The state of the world economy was so severe in early 2009 and was deteriorating so rapidly that earlier forecasts proved far too optimistic. In early 2009, all three organisations published interim forecasts – the European Commission and the IMF in January and the OECD at the end of March. They painted a much bleaker picture than the forecasts published at the end of 2008. What will the next set of forecasts look like? Will they be even bleaker?

The following links take you to these interim forecasts and to articles commenting on them.

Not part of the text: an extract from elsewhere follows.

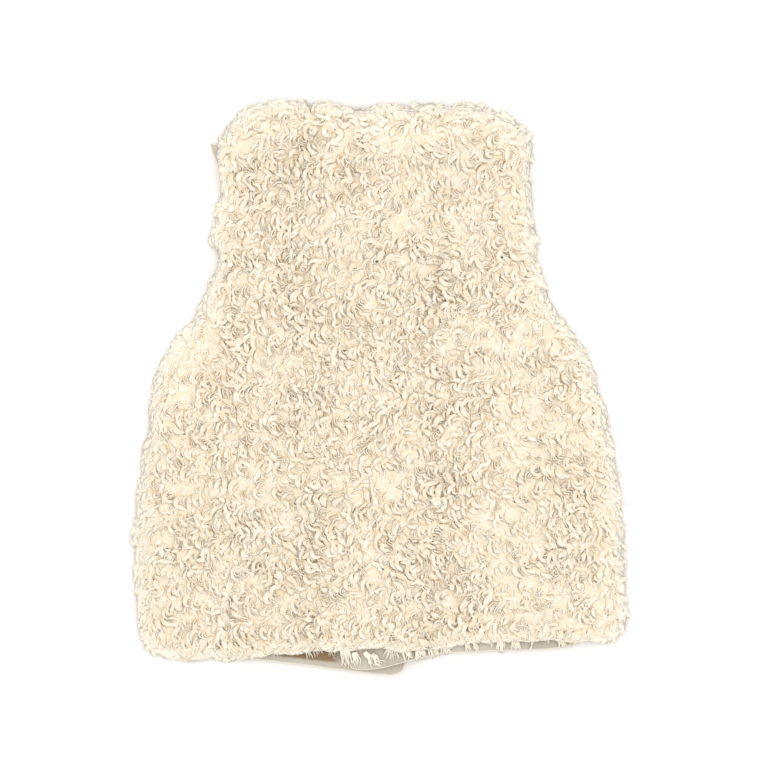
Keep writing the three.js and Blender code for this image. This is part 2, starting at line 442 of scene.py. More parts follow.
# a panel's outline: how far it reaches to each side and to its hem and top
class Outline:
    def __init__(self, solid, middle, freeEdge=None, freeSide=0):
        levels, start = measured["levels"], measured["start"]
        self.freeSide = freeSide
        self.ys = np.linspace(solid.low[1] + measured["lowest"], measured["highest"], levels)
        sides = []
        for side in (-1, 1):
            if side == freeSide:
                sides.append(np.full(levels, freeEdge))
            else:
                reach = [solid.reach((middle, y), (side, 0), measured["mostAcross"]) for y in self.ys]
                sides.append(middle + side * np.array(reach))
        self.left, self.right = sides
        ends = [solid.low[0] + measured["ends"], solid.high[0] - measured["ends"]]
        if freeSide:
            ends[0 if freeSide < 0 else 1] = freeEdge - measured["freeInset"] * freeSide
        self.xs = ends[0] + (ends[1] - ends[0]) * crowded(levels, freeSide)
        inner = np.clip(
            self.xs, max(solid.low[0], -measured["shoulder"]), min(solid.high[0], measured["shoulder"])
        )
        most = measured["mostAlong"]
        self.bottom = np.array([-start - solid.reach((x, -start), (0, -1), most) for x in self.xs])
        self.top = np.array([start + solid.reach((x, start), (0, 1), most) for x in inner])

    def sidesAt(self, y):
        return np.interp(y, self.ys, self.left), np.interp(y, self.ys, self.right)

    def bottomAt(self, x):
        return np.interp(x, self.xs, self.bottom)

    def topAt(self, x):
        return np.interp(x, self.xs, self.top)


backOutline = Outline(backSolid, 0)
leftOutline = Outline(leftSolid, -120, freeEdge=leftSolid.high[0], freeSide=1)
rightOutline = Outline(rightSolid, 120, freeEdge=rightSolid.low[0], freeSide=-1)
backTop = HeightMap(backSolid, True)
backUnder = HeightMap(backSolid, False)
print("forms read")


def smooth(low, high, value):
    share = np.clip((value - low) / (high - low), 0, 1)
    return share * share * (3 - 2 * share)


# a smooth random field from -1 to 1, for points in mm
def field(x, y, size, seed):
    count, shift = 64, 20.5
    table = np.random.default_rng(seed).uniform(-1, 1, (count, count))
    u, v = x / size + shift, y / size + shift
    i, j = np.floor(u).astype(int), np.floor(v).astype(int)
    s, t = u - i, v - j
    s, t = s * s * (3 - 2 * s), t * t * (3 - 2 * t)
    corner = lambda a, b: table[(i + a) % count, (j + b) % count]
    low = corner(0, 0) * (1 - s) + corner(1, 0) * s
    high = corner(0, 1) * (1 - s) + corner(1, 1) * s
    return low * (1 - t) + high * t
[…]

EU interim forecasts for 2009–2010: sharp downturn in growth European Commission, Directorate-General for Economic and Financial Affairs (19/1/09)
World Economic Outlook Update IMF (28/1/09)
OECD Interim Economic Outlook, March 2009 OECD (31/3/09)
Global economy set for worst fall since WWII Times Online (31/3/09)
UK economy: We still need to take our medicine Times Online (1/4/09)
OECD predicts 4.3% contraction in richest economies this year Irish Times (1/4/09)
Global Slump Seen Deepening The Wall Street Journal (1/4/09)
Glimmers of hope, forecasts of gloom The Economist (2/4/09)

Questions

  1. Compare the forecasts for GDP growth, unemployment, inflation and output gaps for some of the major economies made by the OECD at the end of March with those made by the European Commission and the IMF in January and with those made by all three organisations in the autumn of 2008. Why, do you think, are there such large divergences in the forecasts?
  2. For what reasons might the OECD March forecasts turn out to be (a) much too pessimistic; (b) much too optimistic?
  3. In the light of the forecasts, should countries adopt further strongly expansionary fiscal policies – something rejected at the G20 summit in Early April (see news item Saving the world)?